What we really need is some way for us to cause this on a newly created cluster so we can 1) reliably reproduce it 2) then try various things to track down where that’s coming from and fix it.

So far we’ve seen report of this for sure, I even ran into it a couple of time, but never managed to track down a way to reliably reproduce it. Without that, we can’t actually work out a fix.

aaronvegh · July 27, 2019, 2:24am

Understood, sadly. I can say that my cluster is pretty close to a fresh install. Three nodes, each running Ubuntu 18.04.2 LTS. I have auto-updates turned on and I’ve been keeping current with security patches, rebooting as required. This cluster is what I plan to have as my production system for when I complete my app and go to market. In the meantime it’s hosting no more than a few containers, with only one active at any given time.

Last weekend when I first noticed this problem, I was eventually able to break out of it when I noticed a running rsync process on one of the nodes and killed it — my application uses rsync to move files between the client app and a container on the cluster. When I did that, the cluster became available again. But a couple nights ago it reverted back to this hung behaviour, and while I did notice an rsync process again at one point, killing it didn’t have any effect. This time I noticed that the rsync process appeared related to LXD — is that the mechanism used for copying between nodes?

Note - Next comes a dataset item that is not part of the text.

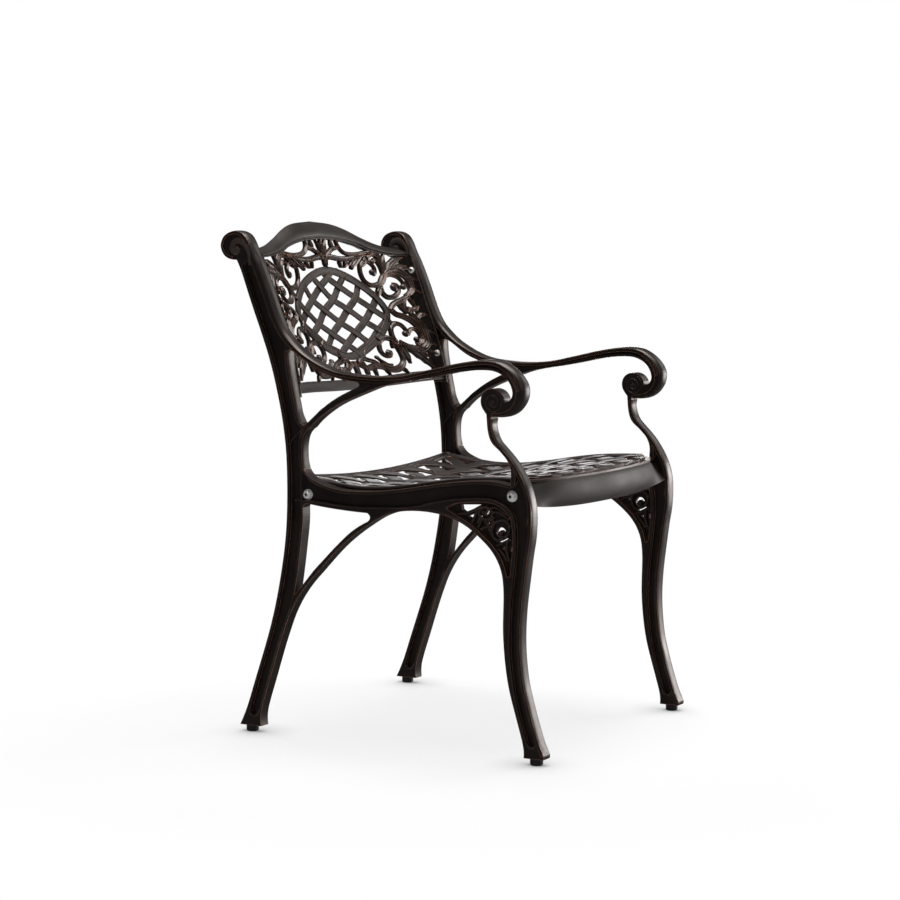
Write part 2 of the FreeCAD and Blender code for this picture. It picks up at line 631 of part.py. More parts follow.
# Scrollwork on the sitter's left half, as (x, z); the right half is its mirror image
BRANCH = [(152, 800), (125, 802), (100, 799), (75, 798), (55, 800), (42, 807), (33, 817), (27, 829)]
UPPER_SCROLL = [(168, 789), (150, 796), (128, 795), (110, 787), (101, 771), (104, 753), (118, 742),
                (136, 743), (151, 752), (157, 767), (150, 780), (137, 784), (126, 779), (122, 769)]
SIDE_SCROLL = [(146, 757), (143, 742), (150, 729), (168, 721), (190, 722), (206, 731), (211, 744),
               (204, 755), (189, 760), (174, 756), (167, 746), (170, 736), (180, 733)]
SIDE_BAND = [(154, 757), (175, 768), (200, 771), (222, 764), (244, 750)]
WAIST_BAND = [(146, 705), (160, 694), (182, 690), (204, 683), (219, 668), (223, 651), (214, 637),
              (198, 629), (182, 633), (176, 644), (182, 654)]
LOWER_BAND = [(138, 645), (137, 660), (146, 672), (160, 675), (173, 669), (175, 657), (166, 650)]
FOOT_SCROLL = [(112, 655), (97, 648), (86, 634), (87, 617), (98, 605), (115, 601), (131, 606),
               (140, 618), (137, 632), (125, 638), (112, 635), (105, 627)]
FOOT_STEM = [(140, 608), (125, 596), (95, 594), (65, 598), (42, 606), (22, 616)]
CURL_ENDS = [(129, 770, 8), (181, 741, 9), (162, 656, 8), (188, 650, 8), (110, 624, 8)]
LEAVES = [
    ((154, 768), (163, 806), 13, 2), ((157, 766), (187, 804), 13, 2), ((162, 765), (209, 801), 12, 2),
    ((170, 764), (244, 786), 12, 3), ((150, 708), (218, 723), 12, 3), ((152, 700), (244, 716), 11, -2),
    ((200, 687), (245, 700), 9, 2), ((138, 650), (166, 600), 13, 2), ((144, 648), (205, 588), 13, 3),
    ((146, 648), (228, 605), 13, 3), ((146, 650), (245, 622), 11, 3), ((215, 650), (245, 655), 9, 1),
    ((116, 803), (88, 768), 10, 3), ((80, 801), (53, 763), 10, 3), ((128, 805), (112, 778), 10, 2),
    ((150, 740), (132, 722), 12, 0), ((128, 800), (148, 792), 10, 0), ((206, 744), (245, 742), 9, -2),
    ((12, 830), (15, 772), 11, 3), ((20, 829), (36, 772), 10, 2), ((0, 832), (0, 776), 12, 0),
    ((0, 622), (0, 578), 13, 0), ((9, 620), (22, 579), 11, -3), ((48, 604), (52, 580), 10, 2),
    ((72, 600), (68, 625), 10, 2), ((130, 606), (147, 583), 9, 2), ((96, 600), (88, 640), 9, -2),
]


def mirrored(face):
    return face.mirror(Vector(0, 0, 0), Vector(1, 0, 0))


def scrollwork():
    width = size("scroll_width")
    half = [band(BRANCH, width + 1.5, width + 1.5), band(UPPER_SCROLL, width + 1, width - 2),
            band(SIDE_SCROLL, width, width - 2), band(SIDE_BAND, width, width),
            band(WAIST_BAND, width + 1, width - 2), band(LOWER_BAND, width, width - 2),
            band(FOOT_SCROLL, width + 0.5, width - 2), band(FOOT_STEM, width, width)]
    half += [dot(x, z, across * 0.8) for x, z, across in CURL_ENDS]
    half += [leaf(*item) for item in LEAVES]
    return half + [mirrored(face) for face in half]


def back():
    ribbon = size("ribbon_width")
    faces = [oval(0).cut(oval(ribbon + 0.5))]
    weave = [band(points, ribbon, ribbon) for points in RIBBONS]
    weave += [mirrored(face) for face in weave]
    faces += [face.common(oval(2.0)) for face in weave]
    faces += scrollwork()
    ground = [outline(FOOT_RAIL)]
    start = at(0, 160, 0)
    deep = Vector(0, 260, 0)
    pattern = merged(faces + ground + [outline(CREST)])
    pattern.translate(start)
    pierced = back_slab(0.0, size("back_thick")).common(pattern.extrude(deep))
    crest = outline(CREST)
    crest.translate(start)
    crest_body = back_slab(3.0, size("crest_thick")).common(crest.extrude(deep))
    line = [(between(z, BACK_LINE), z) for z in BACK_ROWS if 567 < z < 806]
    line = [(between(567, BACK_LINE), 567)] + line
    line += [(between(806, BACK_LINE), 806)]
    front = [(u + size("rail_ahead"), z) for u, z in line]
    rear = [(u - size("rail_behind"), z) for u, z in reversed(line)]
    rail = [front, [front[-1], rear[0]], rear, [rear[-1], front[0]]]
    thick = size("rail_thick")
    pieces = [pierced, crest_body, plate(-seat_half, rail, thick),
              plate(seat_half - thick, rail, thick)]
    body = joined(pieces)
    bore = size("back_bolt_diameter") + size("bolt_clearance")
    seat_size = size("back_washer_diameter") + 2
    for side in (-1, 1):
        for u, z in BACK_BOLTS:
            start_x = seat_half - thick if side > 0 else -seat_half
            body = body.cut(disc(start_x - 1, u, z, bore, thick + 2))
            space = 14.0
            start_x = seat_half - thick - space if side > 0 else -seat_half + thick
            body = body.cut(disc(start_x, u, z, seat_size, space))
    return body


back_panel = add_shape("back_panel", back())


# Bolts, washers and glides, each turned about its own Z axis
def origin_plane(body, role):
    return [item for item in body.Origin.OriginFeatures if item.Role == role][0]


def turned(name, corners):
    """Body of revolution. Each corner is a pair of sheet names, radius then height, or None for 0."""
    body = doc.addObject("PartDesign::Body", name)
    sketch = body.newObject("Sketcher::SketchObject", name + "_profile")
    sketch.AttachmentSupport = [(origin_plane(body, "XZ_Plane"), "")]
    sketch.MapMode = "FlatFace"
    spots = [Vector(size(a) if a else 0, size(b) if b else 0, 0) for a, b in corners]
    count = len(spots)
    for i in range(count):
        sketch.addGeometry(Part.LineSegment(spots[i], spots[(i + 1) % count]))
    for i in range(count):
        sketch.addConstraint(Sketcher.Constraint("Coincident", i, 2, (i + 1) % count, 1))
    for i, pair in enumerate(corners):
        for kind, axis, alias in (("DistanceX", -2, pair[0]), ("DistanceY", -1, pair[1])):
            if alias is None:
                sketch.addConstraint(Sketcher.Constraint("PointOnObject", i, 1, axis))
            else:
                rule = Sketcher.Constraint(kind, -1, 1, i, 1, size(alias))
                index = sketch.addConstraint(rule)
                sketch.setExpression("Constraints[%d]" % index, "sizes." + alias)
    turn = body.newObject("PartDesign::Revolution", name + "_turn")
    turn.Profile = sketch
    turn.ReferenceAxis = (sketch, ["V_Axis"])
    turn.Angle = 360
    body.Tip = turn
    doc.recompute()
    return body


def bolt(kind):
    """Button-head bolt standing on its tip, with a hexagon socket in the head."""
    body = turned(kind + "_bolt_pattern", [
        (None, None), (kind + "_thread_radius", None),
        (kind + "_thread_radius", kind + "_bolt_reach"), (kind + "_head_radius", kind + "_bolt_reach"),
        (kind + "_head_radius", kind + "_head_edge"), (kind + "_head_crown", kind + "_head_top"),
        (None, kind + "_head_top")])
    cut = body.newObject("PartDesign::SubtractivePrism", kind + "_bolt_socket")
    cut.AttachmentSupport = [(origin_plane(body, "XY_Plane"), "")]
    cut.MapMode = "FlatFace"
    cut.Polygon = 6
    cut.setExpression("Circumradius", "sizes.%s_socket * 0.57735" % kind)
    cut.setExpression("AttachmentOffset.Base.z", "sizes.%s_head_edge" % kind)
    cut.setExpression("Height", "sizes.%s_head_height" % kind)
    body.Tip = cut
    doc.recompute()
    return body


def washer(name, bore, outside, thick):
    return turned(name, [(bore, None), (outside, None), (outside, thick), (bore, thick)])


seat_bolt = bolt("seat")
back_bolt = bolt("back")
flat_washer = washer("flat_washer_pattern", "seat_washer_bore", "washer_radius", "washer_thick")
lock_washer = washer("lock_washer_pattern", "seat_washer_bore", "lock_radius", "lock_thick")
back_washer = washer("back_washer_pattern", "back_washer_bore", "back_washer_radius",
                     "back_washer_thick")
glide = turned("glide_pattern", [
    (None, None), ("glide_foot_radius", None), ("glide_radius", "glide_ease"),
    ("glide_radius", "glide_top"), ("glide_stem_radius", "glide_top"),
    ("glide_stem_radius", "glide_end"), (None, "glide_end")])


def placed(body, base, axis):
    """Copy of a turned body, standing at base with its Z axis along axis."""
    shape = body.Shape.copy()
    shape.Placement = FreeCAD.Placement(base, FreeCAD.Rotation(Vector(0, 0, 1), axis))
    return shape


def both_sides(body, places, distance, outward):
    """A copy at each place on both sides of the chair; its Z axis points out of the chair or in."""
    copies = []
    for side in (-1, 1):
        for u, z in places:
            axis = Vector(side * outward, 0, 0)
            copies.append(placed(body, at(side * distance, u, z), axis))
    return Part.makeCompound(copies)


gap = size("bearing_gap")
floor_of_hollow = half_width - size("hollow_depth")
flat_base = floor_of_hollow + gap
lock_base = flat_base + size("washer_thick") + gap
head_base = lock_base + size("lock_thick") + gap
rail_inside = seat_half - size("rail_thick")
back_washer_base = rail_inside - gap
back_head_base = back_washer_base - size("back_washer_thick") - gap
fasteners = [
    add_shape("seat_flat_washers", both_sides(flat_washer, SEAT_BOLTS, flat_base, 1)),
    add_shape("seat_spring_washers", both_sides(lock_washer, SEAT_BOLTS, lock_base, 1)),
    add_shape("seat_bolts", both_sides(seat_bolt, SEAT_BOLTS, head_base - size("seat_bolt_reach"), 1)),
    add_shape("back_washers", both_sides(back_washer, BACK_BOLTS, back_washer_base, -1)),
    add_shape("back_bolts", both_sides(back_bolt, BACK_BOLTS,
                                       back_head_base + size("back_bolt_reach"), -1)),
]

glides = []
for end, foot in (("rear", FEET[0]), ("front", FEET[1])):
    for hand, side in (("right", -1), ("left", 1)):
        base = Vector(side * (half_width - frame_thick / 2), run(foot), 0)
        glides.append(add_shape("%s_%s_glide" % (end, hand), placed(glide, base, Vector(0, 0, 1))))

doc.recompute()
faults = [item.Label for item in doc.Objects
          if "Invalid" in item.State or "Error" in item.State]
nodes = [right_frame, left_frame, seat_panel, back_panel] + fasteners + glides
for item in nodes:
    if item.Shape.isNull() or not item.Shape.isValid():
        faults.append(item.Label)
    print(item.Label, item.Shape.isValid(), round(item.Shape.Volume), len(item.Shape.Faces),
          len(item.Shape.Solids))
if faults:
    raise RuntimeError("faulty: " + ", ".join(faults))

os.makedirs("parts", exist_ok=True)
for item in nodes:
    item.Shape.exportStep("parts/%s.step" % item.Label)
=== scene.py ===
import bpy
import bmesh
import math
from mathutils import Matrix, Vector


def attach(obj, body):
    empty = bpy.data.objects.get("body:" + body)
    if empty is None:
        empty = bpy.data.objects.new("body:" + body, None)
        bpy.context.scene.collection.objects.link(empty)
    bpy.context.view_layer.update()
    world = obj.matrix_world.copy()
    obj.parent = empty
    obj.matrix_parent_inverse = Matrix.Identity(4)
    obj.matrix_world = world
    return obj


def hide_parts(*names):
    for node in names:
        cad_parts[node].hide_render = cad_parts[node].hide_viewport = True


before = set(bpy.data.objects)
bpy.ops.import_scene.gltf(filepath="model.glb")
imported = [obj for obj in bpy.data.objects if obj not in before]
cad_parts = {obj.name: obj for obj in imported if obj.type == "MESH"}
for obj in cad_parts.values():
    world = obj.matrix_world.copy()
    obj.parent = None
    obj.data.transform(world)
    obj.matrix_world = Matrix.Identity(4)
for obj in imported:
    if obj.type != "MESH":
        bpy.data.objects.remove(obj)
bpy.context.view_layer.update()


# The camera of the photograph: focal length in millimetres, place in metres, turn in degrees
CAMERA_LENS = 95.92
CAMERA_PLACE = (-3.5675, -2.0225, 0.830)
CAMERA_TURN = (84.95, 0.0, -60.24)


def set_camera():
    data = bpy.data.cameras.new("camera")
    data.lens = CAMERA_LENS
    data.sensor_width = 36.0
    data.sensor_height = 36.0
    data.sensor_fit = "HORIZONTAL"
    data.clip_end = 50.0
    camera = bpy.data.objects.new("camera", data)
    camera.location = CAMERA_PLACE
    camera.rotation_euler = [math.radians(turn) for turn in CAMERA_TURN]
    bpy.context.scene.collection.objects.link(camera)
    bpy.context.scene.camera = camera


# The chair is drawn in millimetres: x towards the sitter's left, u forward from the rear foot, z up
ORIGIN_U = 255.5
HALF_WIDTH = 267.5
FRAME_THICK = 22.0
INNER_FACE = HALF_WIDTH - FRAME_THICK
MIDDLE_OF_FRAME = (HALF_WIDTH + INNER_FACE) / 2
# The two faces of a side frame, each with the direction that it looks in
FACES = ((HALF_WIDTH, 1), (INNER_FACE, -1))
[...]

For what it’s worth, here’s the current count on those connections:

aaron@codewerks-alpha : ~ $ sudo netstat -antpl |grep 8443 |grep ESTABLISHED |grep lxd | wc -l
169377

rosbeef · July 27, 2019, 12:50pm

I understand that is something weird in my project but i try to do something like family cloud open source decentralized and passive cooling small hardware (actualy odroid hc1). Then searching for solution, the lxd for virtualization and ceph for geographical replication should be a good choice.
My priority is not performance but software administration autonomy

Back to the topic it should be nice for world small business autonomy to have decentralized lxd managment. and i’m really interested in participating (testing) to the evolution in that way.

freeekanayaka · July 27, 2019, 9:04pm

@rosbeef not sure why you moved the conversation from the github issue to here, it makes the thread a bit harder to follow, since it’s now split.

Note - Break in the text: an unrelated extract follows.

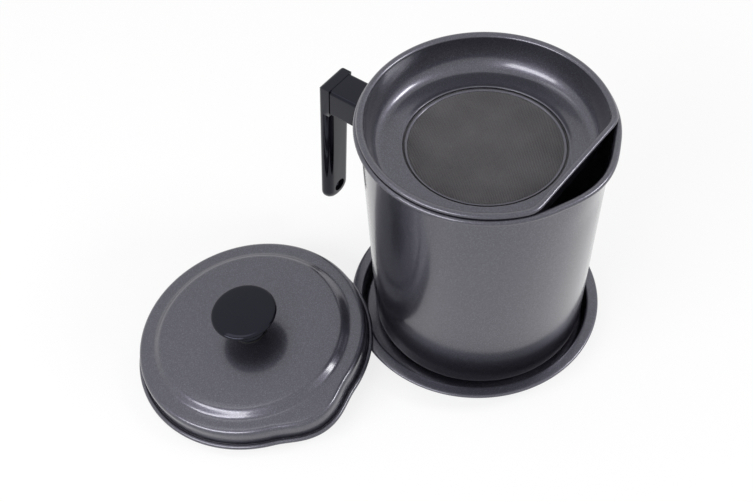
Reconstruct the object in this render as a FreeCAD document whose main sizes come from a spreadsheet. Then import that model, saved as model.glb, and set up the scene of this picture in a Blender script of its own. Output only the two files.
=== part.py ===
import FreeCAD, Part
import Sketcher
import math
import os

from FreeCAD import Placement, Rotation, Vector

# A grease pot with a strainer, a saucer tray and a lid that lies beside it.
# Millimetres, +Z up. The origin is the middle of the tray's underside, on the table.
# +X is the way the pot pours and -X is the way the handle points.

doc = FreeCAD.newDocument("grease_pot")
sheet = doc.addObject("Spreadsheet::Sheet", "dims")

SIZES = {
    # saucer tray
    "tray_room": 5.7,
    "tray_height": 11.5,
    "tray_sheet": 0.8,
    "tray_lip": 5.6,
    "tray_draft": 1.0,
    "tray_bend": 3.0,
    "tray_hem": 0.9,
    # pot
    "pot_height": 143.5,
    "pot_foot_rad": 58.3,
    "pot_mouth_rad": 61.8,
    "pot_sheet": 0.8,
    "pot_bend": 5.0,
    "pot_bead": 1.5,
    "pot_bead_out": 1.7,
    "pot_tray_gap": 0.8,
    # pouring spout in the pot's rim
    "spout_reach": 2.0,
    "spout_reach_low": 0.2,
    "spout_nose": 35.0,
    "spout_blend": 60.0,
    "spout_drop": 28.0,
    # strainer
    "strainer_gap": 0.5,
    "strainer_sheet": 0.7,
    "strainer_depth": 18.0,
    "strainer_floor_rad": 51.5,
    "strainer_chord": 52.5,
    "strainer_floor_chord": 47.0,
    "strainer_corner": 8.0,
    "strainer_bead": 1.3,
    "strainer_bead_out": 1.7,
    "seat_gap": 0.3,
    "mesh_rad": 42.5,
    "mesh_hold": 1.5,
    "mesh_thick": 0.5,
    "mesh_grip": 2.6,
    "mesh_curb": 1.1,
    # lid
    "lid_rad": 63.2,
    "lid_height": 13.0,
    "lid_sheet": 0.8,
    "lid_shoulder": 2.2,
    "lid_reach": 5.2,
    "lid_nose": 24.0,
    "lid_blend": 25.0,
    "lid_bead": 1.4,
    "lid_bead_out": 1.4,
    "lid_crown_rad": 50.8,
    "lid_crown_foot": 55.0,
    "lid_crown_rise": 3.3,
    "lid_away": 126.6,
    "lid_bearing": 231.0,
    "lid_turn": -17.3,
    # knob
    "knob_rad": 18.0,
    "knob_edge": 3.4,
    "knob_rise": 17.0,
    "knob_neck": 7.0,
    "knob_foot": 9.5,
    "knob_foot_high": 0.85,
    "knob_waist": 4.25,
    "knob_under": 6.8,
    "knob_rim_low": 2.3,
    "knob_rim_high": 1.1,
    "gasket_thick": 0.6,
    "insert_rad": 3.6,
    "insert_long": 9.0,
    "knob_screw_rad": 2.0,
    "knob_screw_long": 8.5,
    "knob_head_rad": 4.0,
    "knob_head_high": 2.4,
    "knob_head_tip": 2.4,
    "slot_wide": 0.8,
    "slot_deep": 1.2,
    "washer_rad": 6.0,
    "washer_thick": 0.8,
    # handle
    "arm_top": 120.5,
    "arm_high": 18.5,
    "arm_wide": 18.5,
    "arm_step": 0.6,
    "grip_out": 99.8,
    "grip_thick": 7.4,
    "grip_foot": 26.2,
    "grip_wide": 18.8,
    "grip_lean": 7.2,
    "grip_round": 2.8,
    "grip_end_rad": 8.2,
    "arm_round": 1.2,
    "hang_rad": 4.0,
    "hang_height": 35.8,
    # handle bracket and its fasteners
    "saddle_wide": 16.0,
    "saddle_high": 16.0,
    "saddle_thick": 1.4,
    "tongue_wide": 11.0,
    "tongue_high": 11.0,
    "tongue_long": 20.0,
    "tongue_sheet": 1.5,
    "socket_gap": 0.2,
    "bolt_rad": 2.5,
    "bolt_head_rad": 4.4,
    "bolt_head_high": 2.8,
    "bolt_head_tip": 3.1,
    "bolt_over": 1.0,
    "cross_reach": 2.6,
    "cross_half": 0.7,
    "cross_deep": 1.7,
    "bolt_bore_gap": 0.1,
    "thread_gap": 0.05,
    "nut_wide": 8.0,
    "nut_thick": 4.0,
    "bolt_sink": 3.8,
}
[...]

Anyway, from the logs you posted in the github issue, I suspect that at least one element of the problem might be network latency, which makes raft leadership unstable (hence the “no available dqlite leader server found” error). I can’t be 100% sure of that, but in any case I’d tend to say that we currently don’t support WAN deployments, with cluster members spread across different geographical regions.

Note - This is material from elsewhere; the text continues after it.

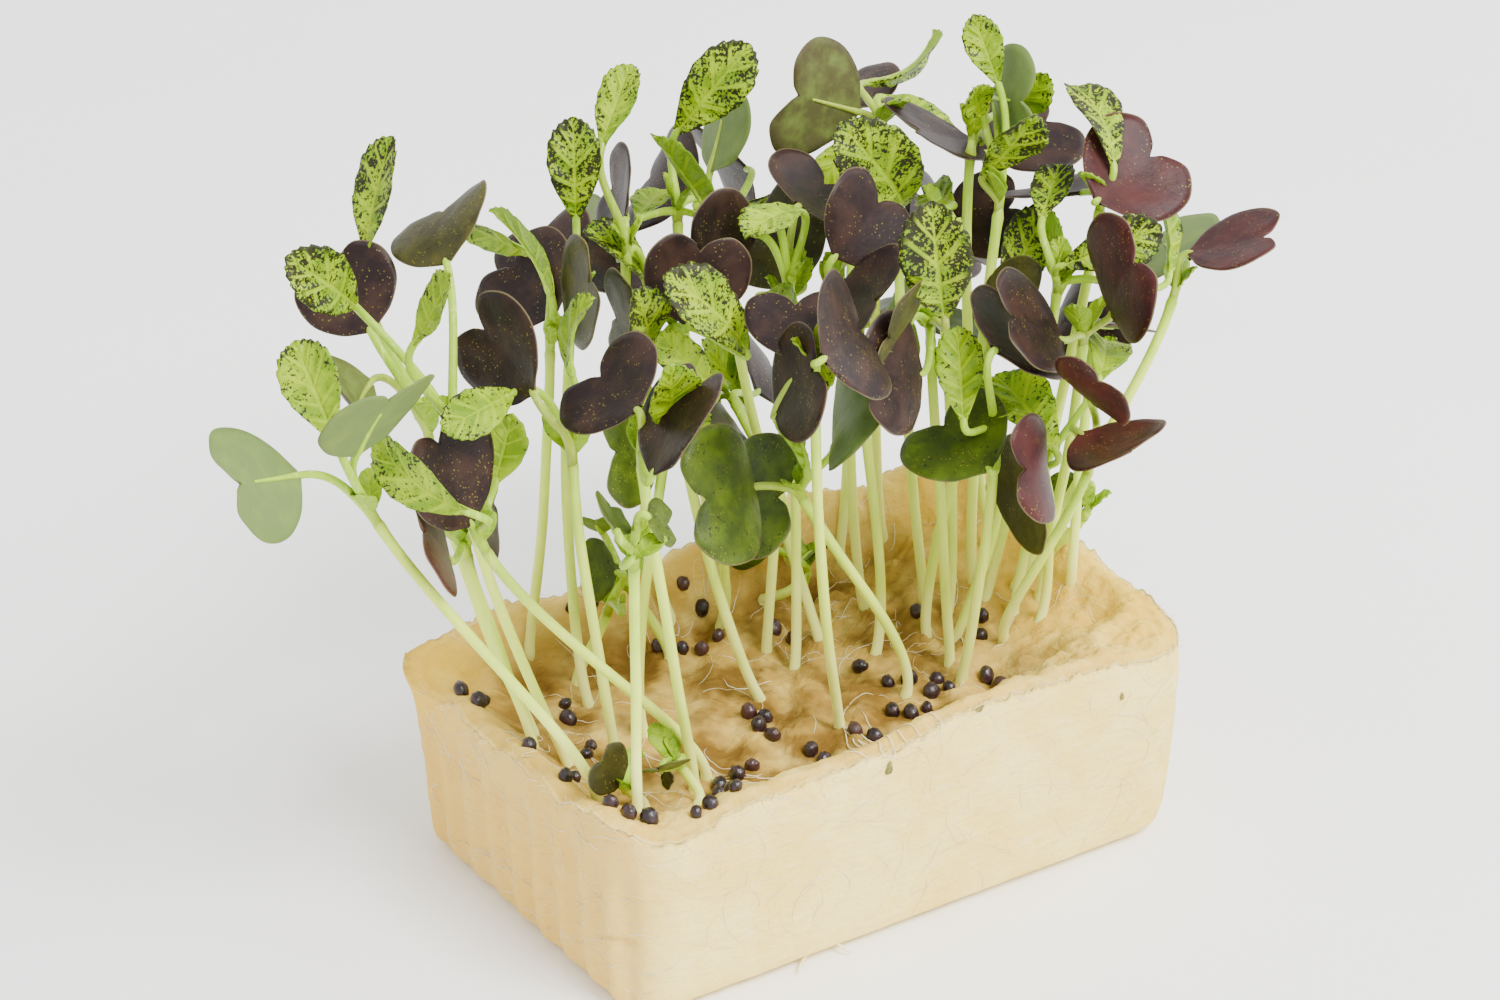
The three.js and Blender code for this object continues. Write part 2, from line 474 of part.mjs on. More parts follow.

rosbeef · July 28, 2019, 3:17pm

I moved because @aaronvegh move here but i understand now the mess so i stay here.

Finally i think it was a miss configuration from my part using preseed file on cluster client side.
I reconfigure all server and client and nothing bad is happening.

Thanks for your reactivity.

aaronvegh · July 28, 2019, 6:59pm

Not sure where best to post these issues. I’ve been on Github’s issues and here, but I’ll stick here since it seems @rosbeef is all set.

I was resolved to reinstall LXD this afternoon. I tried running snap remove lxd but got an error message error: snap "lxd" has "auto-refresh" change in progress.

I took a look at /var/snap/lxd/common/lxd/logs/lxd.log and it has thousands of this line:

t=2019-07-28T18:54:05+0000 lvl=warn msg="Failed connecting to global database (attempt 4655): failed to create dqlite connection: no available dqlite leader server found

Is any of this interesting data?

aaronvegh · July 28, 2019, 7:15pm

Something I just discovered. I see that a cluster must be running identical versions of LXD on all nodes. I ran snap list on each of my three nodes. My primary node shows LXD at v3.15, rev. 11381. The other 2 nodes are at rev. 11405! And I’m having a hell of a time trying to get my primary node updated.

**aaron@codewerks-alpha** : **~** $ sudo snap refresh lxd
error: snap "lxd" has "auto-refresh" change in progress
**aaron@codewerks-alpha** : **~** $ sudo snap changes
ID   Status   Spawn               Ready               Summary
35   Undoing  today at 03:00 UTC  -                   Auto-refresh snap "lxd"
36   Done     today at 19:05 UTC  today at 19:05 UTC  Refresh all snaps: no updates
aaron@codewerks-alpha:~$ sudo systemctl stop snap.lxd.daemon
Job for snap.lxd.daemon.service canceled.
aaron@codewerks-alpha:~$ sudo snap refresh lxd
error: cannot refresh "lxd": refreshing disabled snap "lxd" not supported

I’m continuing to work at this.

aaronvegh · July 28, 2019, 7:28pm

Success! Restarted the LXD daemon, managed to update to rev 11405, and then flushed the whole damn thing on every node again. When they came back online I had access to my containers again.

It strikes me, from my observations and reading about the forum here, that there remain some issues with nodes relying on auto-update mechanics while also relying heavily on remaining in sync on the same version. Anyway, I hope that my experience is useful in making sure this doesn’t happen again!

aaronvegh · July 28, 2019, 7:35pm

I wrote too soon!

Moments after sending my last response, the server froze up again. Briefly, I was getting a response:

aaron@codewerks-alpha : ~ $ lxc list
Error: failed to begin transaction: failed to create dqlite connection: no available dqlite leader server found

But now it’s simply hanging altogether.